Records contained in a dataset
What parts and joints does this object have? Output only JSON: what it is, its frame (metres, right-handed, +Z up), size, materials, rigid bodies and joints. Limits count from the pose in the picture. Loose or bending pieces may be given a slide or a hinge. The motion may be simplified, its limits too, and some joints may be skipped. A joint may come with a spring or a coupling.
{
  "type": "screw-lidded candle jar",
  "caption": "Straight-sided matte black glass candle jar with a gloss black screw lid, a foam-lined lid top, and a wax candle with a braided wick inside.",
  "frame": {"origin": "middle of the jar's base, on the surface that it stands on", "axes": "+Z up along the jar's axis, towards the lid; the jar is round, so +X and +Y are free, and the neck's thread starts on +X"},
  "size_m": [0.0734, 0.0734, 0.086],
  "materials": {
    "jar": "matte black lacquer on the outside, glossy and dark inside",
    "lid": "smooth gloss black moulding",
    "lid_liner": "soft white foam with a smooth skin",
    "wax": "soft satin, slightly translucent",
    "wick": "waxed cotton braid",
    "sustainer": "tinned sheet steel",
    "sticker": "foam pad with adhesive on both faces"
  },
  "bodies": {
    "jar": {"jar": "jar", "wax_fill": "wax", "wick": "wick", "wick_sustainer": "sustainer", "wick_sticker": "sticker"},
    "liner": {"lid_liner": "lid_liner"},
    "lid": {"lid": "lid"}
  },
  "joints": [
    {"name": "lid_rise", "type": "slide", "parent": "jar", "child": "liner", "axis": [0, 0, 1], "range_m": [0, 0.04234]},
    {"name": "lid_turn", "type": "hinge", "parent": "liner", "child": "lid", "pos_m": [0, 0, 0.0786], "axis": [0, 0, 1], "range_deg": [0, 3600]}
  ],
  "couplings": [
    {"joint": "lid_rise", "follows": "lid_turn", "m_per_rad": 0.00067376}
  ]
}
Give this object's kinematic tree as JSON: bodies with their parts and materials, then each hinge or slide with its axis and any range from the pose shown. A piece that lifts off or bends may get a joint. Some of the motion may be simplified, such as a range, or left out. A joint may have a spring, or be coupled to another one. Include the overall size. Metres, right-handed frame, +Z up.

*The exercise*. Your task is to repeat the data exactly; please include every line.

*Solution to this problem*.
What parts and joints does this object have? Output only JSON: what it is, its frame (metres, right-handed, +Z up), size, materials, rigid bodies and joints. Limits count from the pose in the picture. Loose or bending pieces may be given a slide or a hinge. The motion may be simplified, its limits too, and some joints may be skipped. A joint may come with a spring or a coupling.
{
  "type": "screw-lidded candle jar",
  "caption": "Straight-sided matte black glass candle jar with a gloss black screw lid, a foam-lined lid top, and a wax candle with a braided wick inside.",
  "frame": {"origin": "middle of the jar's base, on the surface that it stands on", "axes": "+Z up along the jar's axis, towards the lid; the jar is round, so +X and +Y are free, and the neck's thread starts on +X"},
  "size_m": [0.0734, 0.0734, 0.086],
  "materials": {
    "jar": "matte black lacquer on the outside, glossy and dark inside",
    "lid": "smooth gloss black moulding",
    "lid_liner": "soft white foam with a smooth skin",
    "wax": "soft satin, slightly translucent",
    "wick": "waxed cotton braid",
    "sustainer": "tinned sheet steel",
    "sticker": "foam pad with adhesive on both faces"
  },
  "bodies": {
    "jar": {"jar": "jar", "wax_fill": "wax", "wick": "wick", "wick_sustainer": "sustainer", "wick_sticker": "sticker"},
    "liner": {"lid_liner": "lid_liner"},
    "lid": {"lid": "lid"}
  },
  "joints": [
    {"name": "lid_rise", "type": "slide", "parent": "jar", "child": "liner", "axis": [0, 0, 1], "range_m": [0, 0.04234]},
    {"name": "lid_turn", "type": "hinge", "parent": "liner", "child": "lid", "pos_m": [0, 0, 0.0786], "axis": [0, 0, 1], "range_deg": [0, 3600]}
  ],
  "couplings": [
    {"joint": "lid_rise", "follows": "lid_turn", "m_per_rad": 0.00067376}
  ]
}
Give this object's kinematic tree as JSON: bodies with their parts and materials, then each hinge or slide with its axis and any range from the pose shown. A piece that lifts off or bends may get a joint. Some of the motion may be simplified, such as a range, or left out. A joint may have a spring, or be coupled to another one. Include the overall size. Metres, right-handed frame, +Z up.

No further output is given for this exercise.